Copy every line of the data in which the word "materials" occurs.

[Start Data extract]

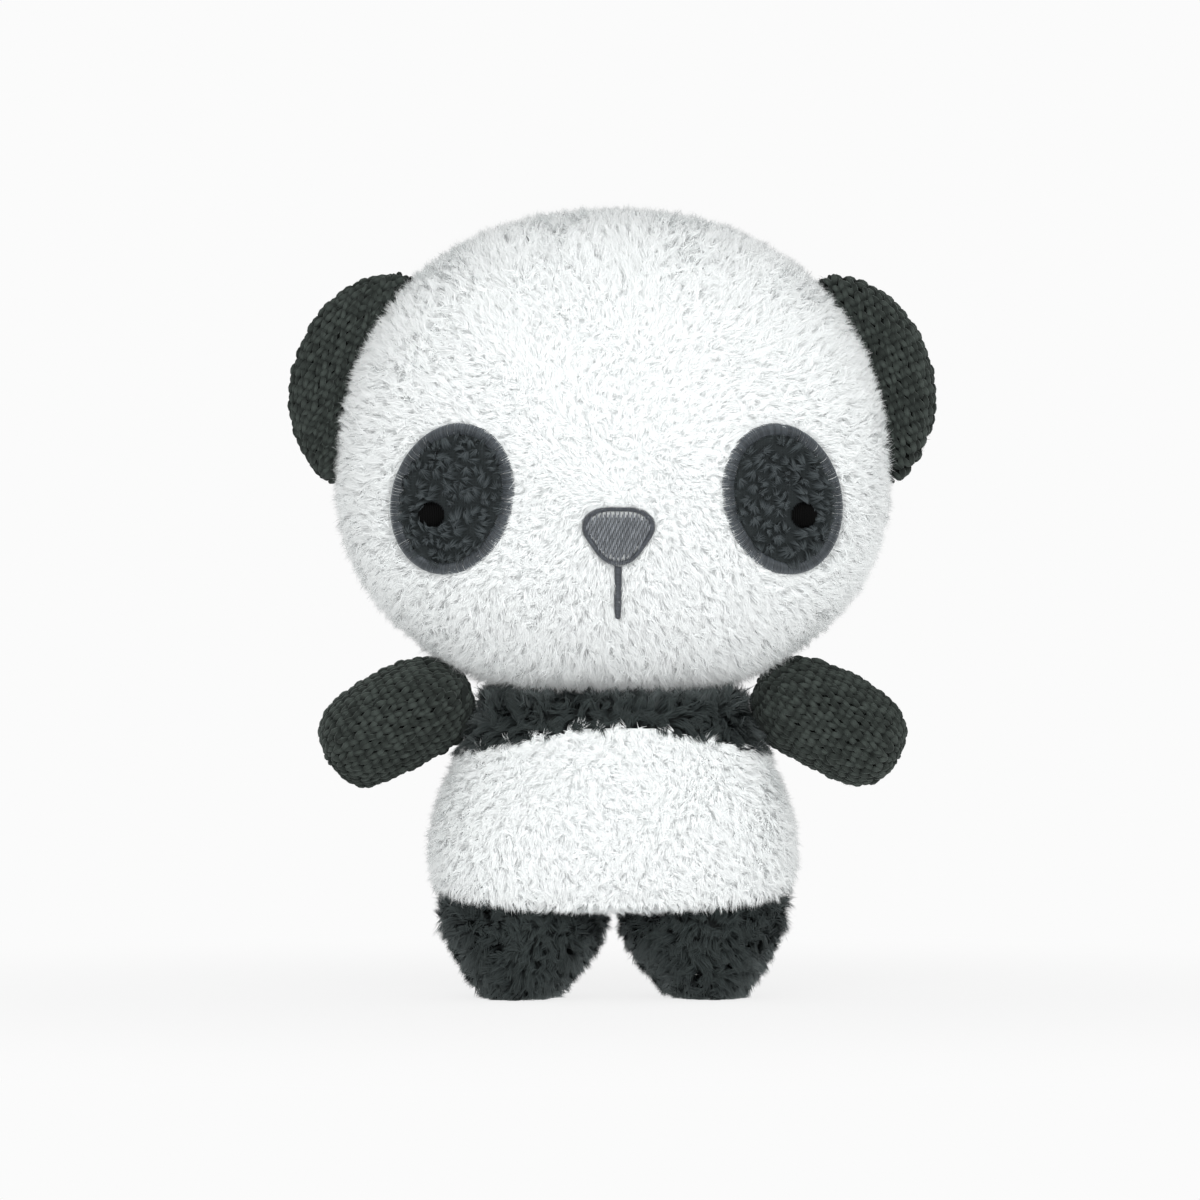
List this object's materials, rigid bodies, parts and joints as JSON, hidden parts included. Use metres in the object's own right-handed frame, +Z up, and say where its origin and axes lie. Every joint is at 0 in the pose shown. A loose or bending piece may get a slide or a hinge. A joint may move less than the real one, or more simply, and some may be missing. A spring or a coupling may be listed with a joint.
{
  "type": "plush panda",
  "caption": "Standing plush panda with a large pillow-shaped head, knitted ears and arms, short stub legs, a dark chest band and an embroidered face.",
  "frame": {"origin": "on the floor under the middle of the head, between the two soles", "axes": "+Z up, -Y the way the panda faces, +X to the panda's own left"},
  "size_m": [0.2034, 0.0959, 0.25],
  "materials": {
    "white_plush": "long soft white pile, slightly clumped, matt",
    "charcoal_plush": "soft charcoal pile, slightly curled, matt with a faint sheen",
    "charcoal_knit": "thick charcoal yarn, knitted in small rows of stitches, matt",
    "short_grey_plush": "short dark grey pile, rubbed into small tufts",
    "slate_satin_thread": "satin stitch in slate grey thread, silky",
    "black_thread": "black embroidery thread, slightly silky",
    "sewing_thread": "plain sewing thread",
    "fibrefill": "loose polyester fibre"
  },
  "bodies": {
    "torso": {"chest_front": "charcoal_plush", "chest_back": "charcoal_plush", "belly_front": "white_plush", "belly_back": "white_plush", "body_stuffing": "fibrefill", "closing_stitch": "sewing_thread"},
    "neck": {"neck_seam": "sewing_thread", "neck_stuffing": "fibrefill"},
    "head": {"head_front": "white_plush", "head_back": "white_plush", "head_stuffing": "fibrefill", "eye_patch_left": "short_grey_plush", "eye_patch_right": "short_grey_plush", "eye_border_left": "slate_satin_thread", "eye_border_right": "slate_satin_thread", "pupil_left": "black_thread", "pupil_right": "black_thread", "nose": "slate_satin_thread", "mouth": "slate_satin_thread"},
    "ear_left": {"ear_front_left": "charcoal_knit", "ear_back_left": "charcoal_knit", "ear_padding_left": "fibrefill"},
    "ear_right": {"ear_front_right": "charcoal_knit", "ear_back_right": "charcoal_knit", "ear_padding_right": "fibrefill"},
    "shoulder_left": {"shoulder_seam_left": "sewing_thread"},
    "arm_left": {"arm_front_left": "charcoal_knit", "arm_back_left": "charcoal_knit", "arm_stuffing_left": "fibrefill"},
    "shoulder_right": {"shoulder_seam_right": "sewing_thread"},
    "arm_right": {"arm_front_right": "charcoal_knit", "arm_back_right": "charcoal_knit", "arm_stuffing_right": "fibrefill"},
    "leg_left": {"leg_front_left": "charcoal_plush", "leg_back_left": "charcoal_plush", "leg_stuffing_left": "fibrefill"},
    "leg_right": {"leg_front_right": "charcoal_plush", "leg_back_right": "charcoal_plush", "leg_stuffing_right": "fibrefill"}
  },
  "joints": [
    {"name": "head_turn", "type": "hinge", "parent": "torso", "child": "neck", "pos_m": [0, 0, 0.0805], "axis": [0, 0, 1], "range_deg": [-25, 25], "stiffness_Nm_per_rad": 0.25},
    {"name": "head_nod", "type": "hinge", "parent": "neck", "child": "head", "pos_m": [0, 0, 0.0805], "axis": [1, 0, 0], "range_deg": [-10, 10], "stiffness_Nm_per_rad": 0.8},
    {"name": "ear_fold_left", "type": "hinge", "parent": "head", "child": "ear_left", "pos_m": [0.0828, 0, 0.2014], "axis": [0.3007, 0, -0.9537], "range_deg": [-25, 25], "stiffness_Nm_per_rad": 0.003},
    {"name": "ear_fold_right", "type": "hinge", "parent": "head", "child": "ear_right", "pos_m": [-0.0828, 0, 0.2014], "axis": [0.3007, 0, 0.9537], "range_deg": [-25, 25], "stiffness_Nm_per_rad": 0.003},
    {"name": "arm_swing_left", "type": "hinge", "parent": "torso", "child": "shoulder_left", "pos_m": [0.0595, 0, 0.093], "axis": [0, 0, 1], "range_deg": [-50, 35], "stiffness_Nm_per_rad": 0.02},
    {"name": "arm_raise_left", "type": "hinge", "parent": "shoulder_left", "child": "arm_left", "pos_m": [0.0595, 0, 0.093], "axis": [0, 1, 0], "range_deg": [-25, 25], "stiffness_Nm_per_rad": 0.02},
    {"name": "arm_swing_right", "type": "hinge", "parent": "torso", "child": "shoulder_right", "pos_m": [-0.0595, 0, 0.093], "axis": [0, 0, -1], "range_deg": [-50, 35], "stiffness_Nm_per_rad": 0.02},
    {"name": "arm_raise_right", "type": "hinge", "parent": "shoulder_right", "child": "arm_right", "pos_m": [-0.0595, 0, 0.093], "axis": [0, -1, 0], "range_deg": [-25, 25], "stiffness_Nm_per_rad": 0.02},
    {"name": "leg_bend_left", "type": "hinge", "parent": "torso", "child": "leg_left", "pos_m": [0, 0, 0.034], "axis": [-1, 0, 0], "range_deg": [-8, 8], "stiffness_Nm_per_rad": 0.25},
    {"name": "leg_bend_right", "type": "hinge", "parent": "torso", "child": "leg_right", "pos_m": [0, 0, 0.034], "axis": [-1, 0, 0], "range_deg": [-8, 8], "stiffness_Nm_per_rad": 0.25}
  ]
}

[End Data extract]

Written response
List this object's materials, rigid bodies, parts and joints as JSON, hidden parts included. Use metres in the object's own right-handed frame, +Z up, and say where its origin and axes lie. Every joint is at 0 in the pose shown. A loose or bending piece may get a slide or a hinge. A joint may move less than the real one, or more simply, and some may be missing. A spring or a coupling may be listed with a joint.
  "materials": {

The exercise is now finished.